==== GIVEN INFORMATION ====
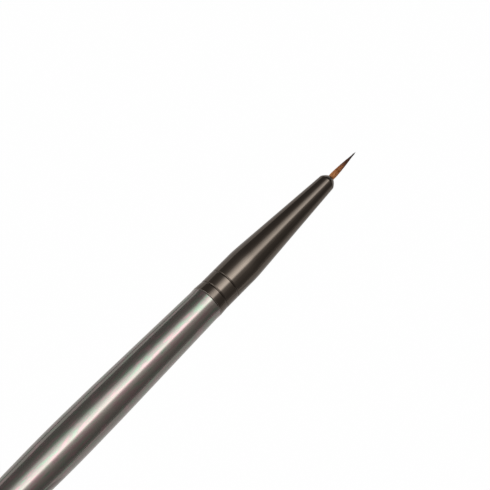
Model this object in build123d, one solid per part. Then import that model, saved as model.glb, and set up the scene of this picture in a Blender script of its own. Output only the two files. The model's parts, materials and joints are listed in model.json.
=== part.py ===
from build123d import *

import os
from math import atan, cos

# A fine detail brush with a short handle, lying on its side.
#
# It points along +X, its tip at the +X end, and lies on z = 0 on the belly of its handle. Its axis
# is BELLY_R above that. Lengths are in millimetres. Stations along the brush are counted from the
# mouth of the ferrule: behind(d) lies d towards the tail of the handle, ahead(d) lies d towards
# the tip of the tuft.
#
# Every piece but the binding thread is turned: its outline is drawn in x and radius, then spun.

# ---- driving dimensions ----

BRUSH_LENGTH = 175.0
TUFT_LENGTH = 6.6
FERRULE_LENGTH = 31.4

# The ferrule is a drawn metal tube, closed in at the nose and pressed into the handle by crimps.
FERRULE_R = 3.0
FERRULE_WALL = 0.35
NOSE_LENGTH = 0.82
NOSE_R = 1.475
NOSE_ROUND = 0.7
LIP_R = 0.66
MOUTH_R = 0.55
MOUTH_DEPTH = 0.4
TAPER_LENGTH = 21.9
TAPER_BLEND_R = 30.0
CRIMP_STATIONS = (26.9, 29.6)
CRIMP_WIDTH = 0.42
CRIMP_DEPTH = 0.13
RIM_R = 3.11
RIM_ROUND = 0.08

# The handle is turned wood under lacquer, which stands in a low bead at the shoulder.
SHOULDER_GAP = 0.05
SHOULDER_R = 3.1
SHOULDER_ROUND = 0.1
NECK_R = 3.06
NECK_OFFSET = 0.9
BELLY_R = 3.81
BELLY_OFFSET = 36.0
BELLY_BLEND_R = 120.0
TAIL_R = 2.0
TAIL_ROUND = 1.6
TENON_LENGTH = 8.6
TENON_CHAMFER = 0.4
GLUE_FILM = 0.06

# The hair passes through the mouth into the ferrule, where a thread and a resin plug hold it.
TUFT_FULLNESS = 1.6
TUFT_POINT_R = 0.04
ROOT_R = 0.6
ROOT_LENGTH = 9.5
ROOT_SWELL = 1.6
THREAD_R = 0.09
THREAD_PITCH = 0.2
THREAD_TURNS = 6
THREAD_START = 3.6
RESIN_START = 5.6
RESIN_END = 11.0
RESIN_MENISCUS = 0.5

# The tuft bends about two pivots on its axis, each a ball with a little room behind it.
HEEL_PIVOT = 0.1
TIP_PIVOT = 2.6
PIVOT_ROOM = 0.05

# ---- stations and outlines ----

MOUTH_X = BRUSH_LENGTH / 2 - TUFT_LENGTH
TAPER_SLOPE = (FERRULE_R - NOSE_R) / (TAPER_LENGTH - NOSE_LENGTH)
BORE_R = FERRULE_R - FERRULE_WALL
TENON_R = BORE_R - GLUE_FILM


def behind(distance, radius=0.0):
    return MOUTH_X - distance, radius


def ahead(distance, radius=0.0):
    return MOUTH_X + distance, radius


def lines(*points):
    """Straight edges from point to point."""
    return [Line(a, b) for a, b in zip(points, points[1:])]


def cap(pole, point):
    """An arc that leaves the axis square at the pole and ends at a point."""
    return TangentArc(pole, point, tangent=(0, 1))


def outline(front, back, *edges):
    """The face between the axis and a run of edges that meets the axis at front and back."""
    return make_face([Line(front, back), *edges])


def corner(face, point):
    """The corner of a face nearest to a point."""
    return face.vertices().sort_by_distance(Vector(*point))[0]


def rounded(face, point, radius):
    """The face with the corner at a point rounded off."""
    return fillet(corner(face, point), radius)


def spun(face):
    """The solid that an outline makes about the axis of the brush."""
    return Pos(0, 0, BELLY_R) * revolve(face, Axis.X, 360)


def crimped(start, end, radius):
    """Edges backwards from start to end along a cylinder, dented at each crimp.

    The press dents the wall, the glue and the wood alike, so all three use this line.
    """
    edges = []
    for station in CRIMP_STATIONS:
        front = behind(station - CRIMP_WIDTH / 2, radius)
        floor = behind(station, radius - CRIMP_DEPTH)
        back = behind(station + CRIMP_WIDTH / 2, radius)
        edges += [Line(start, front), ThreePointArc(front, floor, back)]
        start = back
    return edges + [Line(start, end)]


def bore_radius(distance):
    """The radius inside the tapered part of the ferrule."""
    return NOSE_R + TAPER_SLOPE * (distance - NOSE_LENGTH) - FERRULE_WALL


def tuft_radius(distance):
    """The radius of the tuft ahead of the mouth: full at first, then closing to a point."""
    return MOUTH_R * (1 - (distance / TUFT_LENGTH) ** TUFT_FULLNESS)


# ---- metal and wood ----


def ferrule():
    nose = behind(NOSE_LENGTH, NOSE_R)
    taper_end = behind(TAPER_LENGTH, FERRULE_R)
    bore_end = behind(TAPER_LENGTH, BORE_R)
    rim = behind(FERRULE_LENGTH, RIM_R)
    outside = [
        *lines(behind(0, MOUTH_R), behind(0, LIP_R), nose, taper_end),
        *crimped(taper_end, rim, FERRULE_R),
    ]
    inside = [
        *lines(
            behind(0, MOUTH_R),
            behind(MOUTH_DEPTH, MOUTH_R),
            behind(NOSE_LENGTH, NOSE_R - FERRULE_WALL),
            bore_end,
        ),
        *crimped(bore_end, behind(FERRULE_LENGTH, RIM_R - FERRULE_WALL), BORE_R),
    ]
    rim_edge = Line(outside[-1] @ 1, inside[-1] @ 1)
    face = make_face([*outside, rim_edge, *inside])
    face = rounded(face, nose, NOSE_ROUND)
    face = rounded(face, taper_end, TAPER_BLEND_R)
    face = rounded(face, bore_end, TAPER_BLEND_R)
    face = rounded(face, rim, RIM_ROUND)
    return spun(face)


def crest_radius():
    """The radius at which the handle's two slopes would meet if the belly weren't rounded."""
    front_slope = (BELLY_R - NECK_R) / (BELLY_OFFSET - NECK_OFFSET)
    tail_slope = (BELLY_R - TAIL_R) / (BRUSH_LENGTH - TUFT_LENGTH - FERRULE_LENGTH - BELLY_OFFSET)
    half_turn = (atan(front_slope) + atan(tail_slope)) / 2
    return BELLY_R + BELLY_BLEND_R * (1 / cos(half_turn) - 1)


def handle():
    shoulder_station = FERRULE_LENGTH + SHOULDER_GAP
    tail_station = BRUSH_LENGTH - TUFT_LENGTH
    front = behind(FERRULE_LENGTH - TENON_LENGTH)
    tenon_front = behind(FERRULE_LENGTH - TENON_LENGTH, TENON_R)
    tenon_back = behind(shoulder_station, TENON_R)
    shoulder = behind(shoulder_station, SHOULDER_R)
    neck = behind(shoulder_station + NECK_OFFSET, NECK_R)
    crest = behind(FERRULE_LENGTH + BELLY_OFFSET, crest_radius())
    tail = behind(tail_station, TAIL_R)
    back = behind(tail_station)
    face = outline(
        front,
        back,
        Line(front, tenon_front),
        *crimped(tenon_front, tenon_back, TENON_R),
        *lines(tenon_back, shoulder, neck, crest, tail, back),
    )
    face = chamfer(corner(face, tenon_front), TENON_CHAMFER)
    face = rounded(face, shoulder, SHOULDER_ROUND)
    face = rounded(face, crest, BELLY_BLEND_R)
    face = rounded(face, tail, TAIL_ROUND)
    return spun(face)


def tenon_adhesive():
    """The film of glue between the tenon and the ferrule, which also fills the flare at the rim."""
    front = FERRULE_LENGTH - TENON_LENGTH + TENON_CHAMFER
    outside = crimped(behind(front, BORE_R), behind(FERRULE_LENGTH, RIM_R - FERRULE_WALL), BORE_R)
    inside = crimped(behind(front, TENON_R), behind(FERRULE_LENGTH, TENON_R), TENON_R)
    ends = [
        Line(outside[0] @ 0, inside[0] @ 0),
        Line(outside[-1] @ 1, inside[-1] @ 1),
    ]
    return spun(make_face([*outside, *inside, *ends]))


# ---- inside the nose ----


def root_resin():
    """The plug cast round the root ends: open at the front, with a hollowed back."""
    front = behind(ROOT_LENGTH)
    back = behind(RESIN_END - RESIN_MENISCUS)
    wall_start = behind(RESIN_START, bore_radius(RESIN_START))
    wall_end = behind(RESIN_END, bore_radius(RESIN_END))
    socket = lines(front, behind(ROOT_LENGTH, ROOT_R), behind(RESIN_START, ROOT_R), wall_start)
    return spun(outline(front, back, *socket, Line(wall_start, wall_end), cap(back, wall_end)))


def hair_roots():
    """The bundle in the ferrule: as thick as the mouth at first, then swelling a little."""
    front = ahead(HEEL_PIVOT - MOUTH_R)
    back = behind(ROOT_LENGTH)
    sides = lines(
        front,
        ahead(HEEL_PIVOT - MOUTH_R, MOUTH_R),
        behind(ROOT_SWELL, ROOT_R),
        behind(ROOT_LENGTH, ROOT_R),
        back,
    )
    return spun(outline(front, back, *sides))


def binding_thread():
    """A thread wound round the roots and drawn tight."""
    x, _ = behind(THREAD_START)
    winding = Helix(
        pitch=THREAD_PITCH,
        height=THREAD_PITCH * THREAD_TURNS,
        radius=ROOT_R + THREAD_R,
        center=(x, 0, BELLY_R),
        direction=(-1, 0, 0),
    )
    return sweep(Plane(winding @ 0, z_dir=winding % 0) * Circle(THREAD_R), winding, is_frenet=True)


# ---- the hair that shows ----


def tuft_heel():
    """The lower tuft: a ball at its root, and a cone that stops short of the tip's ball."""
    ball_r = MOUTH_R - PIVOT_ROOM
    waist = TIP_PIVOT - tuft_radius(TIP_PIVOT) - PIVOT_ROOM
    root = ahead(HEEL_PIVOT - ball_r)
    shoulder = ahead(HEEL_PIVOT, ball_r)
    front = ahead(waist)
    cone = lines(shoulder, ahead(waist, tuft_radius(waist)), front)
    return spun(outline(front, root, cap(root, shoulder), *cone))


def tuft_tip():
    """The upper tuft: a ball at its root, then two cones that close to a fine point."""
    ball_r = tuft_radius(TIP_PIVOT)
    waist = (TIP_PIVOT + TUFT_LENGTH) / 2
    root = ahead(TIP_PIVOT - ball_r)
    shoulder = ahead(TIP_PIVOT, ball_r)
    point = ahead(TUFT_LENGTH - TUFT_POINT_R, TUFT_POINT_R)
    front = ahead(TUFT_LENGTH)
    cones = lines(shoulder, ahead(waist, tuft_radius(waist)), point)
    return spun(outline(front, root, cap(root, shoulder), *cones, cap(front, point)))


PIECES = (
    handle,
    tenon_adhesive,
    ferrule,
    root_resin,
    binding_thread,
    hair_roots,
    tuft_heel,
    tuft_tip,
)

os.makedirs("parts", exist_ok=True)
for piece in PIECES:
    export_step(piece(), f"parts/{piece.__name__}.step")
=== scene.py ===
import json
import math
import random

import bmesh
import bpy
from mathutils import Matrix, Vector


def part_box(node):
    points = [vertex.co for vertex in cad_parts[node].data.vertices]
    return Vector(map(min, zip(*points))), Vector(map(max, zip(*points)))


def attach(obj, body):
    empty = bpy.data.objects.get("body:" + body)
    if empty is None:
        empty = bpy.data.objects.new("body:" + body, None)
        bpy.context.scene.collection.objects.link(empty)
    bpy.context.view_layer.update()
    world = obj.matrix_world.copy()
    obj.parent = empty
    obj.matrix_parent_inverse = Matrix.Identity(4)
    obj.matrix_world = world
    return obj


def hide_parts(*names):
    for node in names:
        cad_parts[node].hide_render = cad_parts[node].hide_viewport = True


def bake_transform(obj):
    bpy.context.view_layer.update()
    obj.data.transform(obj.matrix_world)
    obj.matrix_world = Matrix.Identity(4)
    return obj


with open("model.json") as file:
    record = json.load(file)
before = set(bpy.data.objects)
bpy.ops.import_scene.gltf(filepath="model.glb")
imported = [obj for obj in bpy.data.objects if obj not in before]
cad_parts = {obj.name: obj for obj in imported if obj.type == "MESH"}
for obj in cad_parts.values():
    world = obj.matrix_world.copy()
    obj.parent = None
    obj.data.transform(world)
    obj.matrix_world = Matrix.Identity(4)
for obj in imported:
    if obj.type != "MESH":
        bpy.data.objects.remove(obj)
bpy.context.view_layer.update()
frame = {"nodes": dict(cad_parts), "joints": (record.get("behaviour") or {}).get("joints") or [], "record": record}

# Looks of a fine detail brush: a wooden handle turned and coated in pearl lacquer, a dark plated
# ferrule pressed onto it with two crimps, and a pointed tuft of separate hairs, bound and glued.
#
# The brush lies along X with its tip at the +X end. Lengths are in metres. A station is a distance
# back from the mouth of the ferrule, and "ahead" is a distance forward from it. The outline of a
# turned piece is a list of (station, radius) points.

MM = 0.001

# ---- places and sizes taken from the frame ----

FERRULE_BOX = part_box("ferrule")
HANDLE_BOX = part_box("handle")
PIVOTS = {joint["name"]: Vector(joint["pos_m"]) for joint in frame["joints"]}
MOUNTS = {mount["name"]: mount for mount in frame["record"]["mounts"]}

MOUTH_X = FERRULE_BOX[1].x
AXIS_Z = PIVOTS["heel_bend"].z
FERRULE_LENGTH = MOUTH_X - FERRULE_BOX[0].x
FERRULE_R = MOUNTS["ferrule_barrel"]["dims"]["r_mm"] * MM
TAIL = MOUTH_X - HANDLE_BOX[0].x
TENON_FRONT = MOUTH_X - HANDLE_BOX[1].x
BELLY_STATION = MOUTH_X - MOUNTS["grip"]["pos_m"][0]
BELLY_R = (HANDLE_BOX[1].z - HANDLE_BOX[0].z) / 2
ROOT_STATION = MOUTH_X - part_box("hair_roots")[0].x
TUFT_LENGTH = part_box("tuft_tip")[1].x - MOUTH_X

# ---- the ferrule ----

WALL = 0.35 * MM
LIP_R = 0.62 * MM
LIP_ROUND = 0.03 * MM
MOUTH_R = 0.55 * MM
MOUTH_DEPTH = 0.4 * MM
NOSE_STATION = 1.08 * MM
NOSE_R = 1.494 * MM
NOSE_RISE = 0.09 * MM
TAPER_STATION = 21.9 * MM
TAPER_BLEND_R = 30 * MM
CRIMP_STATIONS = (26.9 * MM, 29.6 * MM)
CRIMP_WIDTH = 0.33 * MM
CRIMP_DEPTH = 0.085 * MM
RIM_R = 3.11 * MM
RIM_ROUND = 0.08 * MM

# ---- the handle ----

TENON_R = 2.59 * MM
TENON_CHAMFER = 0.4 * MM
SHOULDER_GAP = 0.05 * MM
SHOULDER_R = 3.1 * MM
SHOULDER_ROUND = 0.1 * MM
NECK_R = 3.06 * MM
NECK_OFFSET = 0.9 * MM
FLANK_OFFSET = 24.5 * MM
FLANK_R = 3.66 * MM
FLANK_BLEND_R = 300 * MM
BELLY_BLEND_R = 300 * MM
BELLY_CREST = 0.044 * MM
TAIL_R = 2.0 * MM
TAIL_ROUND = 1.6 * MM

# ---- how finely turned pieces are cut ----

# A straight edge has an extra point GUARD from each end.
LATHE_STEPS = 192
ARC_STEPS = 16
ON_AXIS = 1e-7
GUARD = 0.04 * MM

# ---- the hair ----

# A hair's radius is a share of the tuft's radius there, so the bundle closes as one, and over the
# last share of its own length the hair thins to a point.
HAIRS = 96
HAIR_SIDES = 6
HAIR_STEPS = 20
HAIR_SHARE = 0.098
HAIR_POINT_R = 0.012 * MM
HAIR_POINT_SHARE = 0.125
SHORTEST_HAIR = 0.88
SHORTENING_POWER = 1.5
SEED = 7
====
Pick out all lines containing the string "None".

    if empty is None:
        empty = bpy.data.objects.new("body:" + body, None)
    obj.parent = None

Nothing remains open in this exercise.